**Exercise:** Take the data below and copy exactly the lines starting at the one with "obj.matrix_world = world" and finishing at the one with "depsgraph = bpy.context.evaluated_depsgraph_get()", both included.
** Start of Given information **
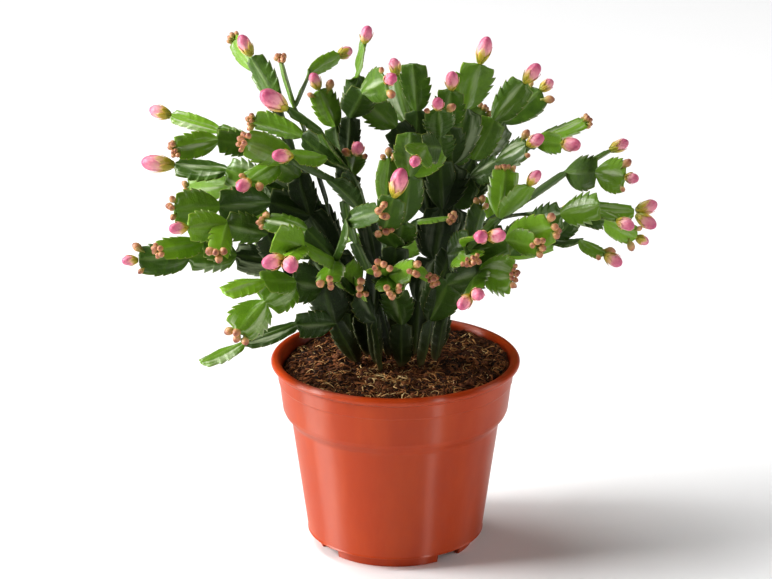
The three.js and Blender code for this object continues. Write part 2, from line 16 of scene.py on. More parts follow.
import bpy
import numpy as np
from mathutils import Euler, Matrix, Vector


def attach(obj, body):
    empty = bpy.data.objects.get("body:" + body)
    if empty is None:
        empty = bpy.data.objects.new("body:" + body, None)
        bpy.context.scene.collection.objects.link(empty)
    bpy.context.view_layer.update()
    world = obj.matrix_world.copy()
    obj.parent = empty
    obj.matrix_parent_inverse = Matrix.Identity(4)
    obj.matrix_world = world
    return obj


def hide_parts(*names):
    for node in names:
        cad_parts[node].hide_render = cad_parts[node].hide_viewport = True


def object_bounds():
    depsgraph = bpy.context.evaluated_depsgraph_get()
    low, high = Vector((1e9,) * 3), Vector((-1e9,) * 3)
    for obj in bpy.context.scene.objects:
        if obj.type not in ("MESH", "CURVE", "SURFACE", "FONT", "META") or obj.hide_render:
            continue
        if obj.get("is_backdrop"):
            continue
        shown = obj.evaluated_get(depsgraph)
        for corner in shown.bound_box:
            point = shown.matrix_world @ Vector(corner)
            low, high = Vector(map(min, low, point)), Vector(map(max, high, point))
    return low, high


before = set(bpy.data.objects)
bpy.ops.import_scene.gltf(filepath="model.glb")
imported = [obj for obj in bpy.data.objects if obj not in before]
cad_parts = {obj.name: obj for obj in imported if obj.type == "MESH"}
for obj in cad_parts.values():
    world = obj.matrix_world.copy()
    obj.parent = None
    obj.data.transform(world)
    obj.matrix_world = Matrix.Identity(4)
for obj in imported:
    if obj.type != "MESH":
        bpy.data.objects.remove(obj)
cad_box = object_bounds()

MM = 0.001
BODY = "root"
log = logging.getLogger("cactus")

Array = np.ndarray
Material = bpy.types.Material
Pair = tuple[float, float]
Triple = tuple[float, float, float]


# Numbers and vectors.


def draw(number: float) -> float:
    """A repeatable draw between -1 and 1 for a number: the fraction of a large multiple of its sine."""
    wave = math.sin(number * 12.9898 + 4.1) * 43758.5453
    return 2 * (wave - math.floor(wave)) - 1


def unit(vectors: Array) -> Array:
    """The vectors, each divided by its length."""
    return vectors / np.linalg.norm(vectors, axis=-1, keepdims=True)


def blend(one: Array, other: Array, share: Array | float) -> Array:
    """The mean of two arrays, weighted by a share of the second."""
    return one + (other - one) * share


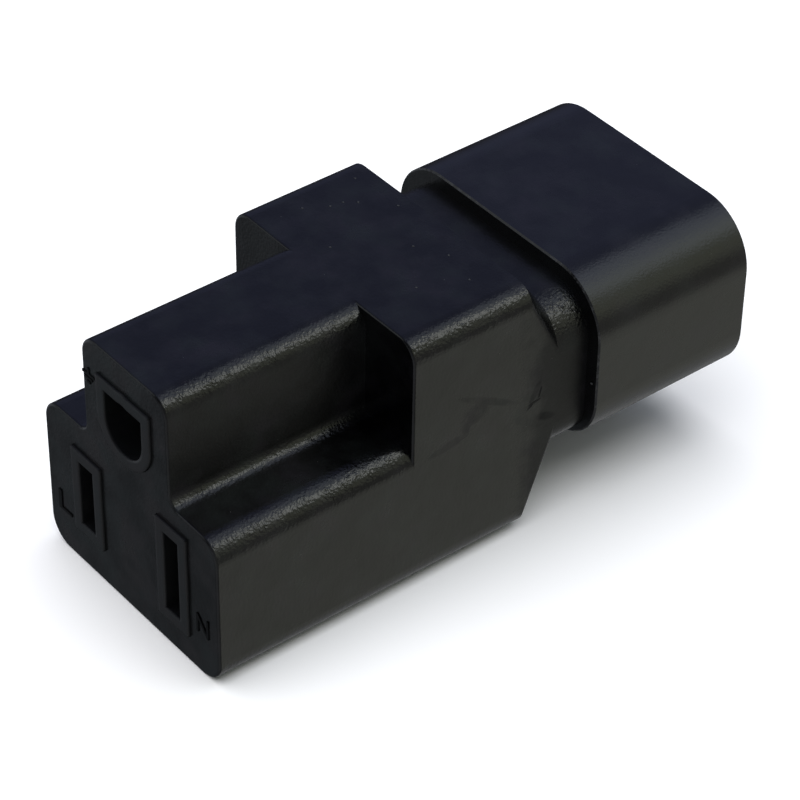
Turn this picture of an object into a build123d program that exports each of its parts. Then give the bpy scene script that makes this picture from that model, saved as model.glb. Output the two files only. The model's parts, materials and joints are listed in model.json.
** End of Given information **
**Full output:**
    obj.matrix_world = world
    return obj


def hide_parts(*names):
    for node in names:
        cad_parts[node].hide_render = cad_parts[node].hide_viewport = True


def object_bounds():
    depsgraph = bpy.context.evaluated_depsgraph_get()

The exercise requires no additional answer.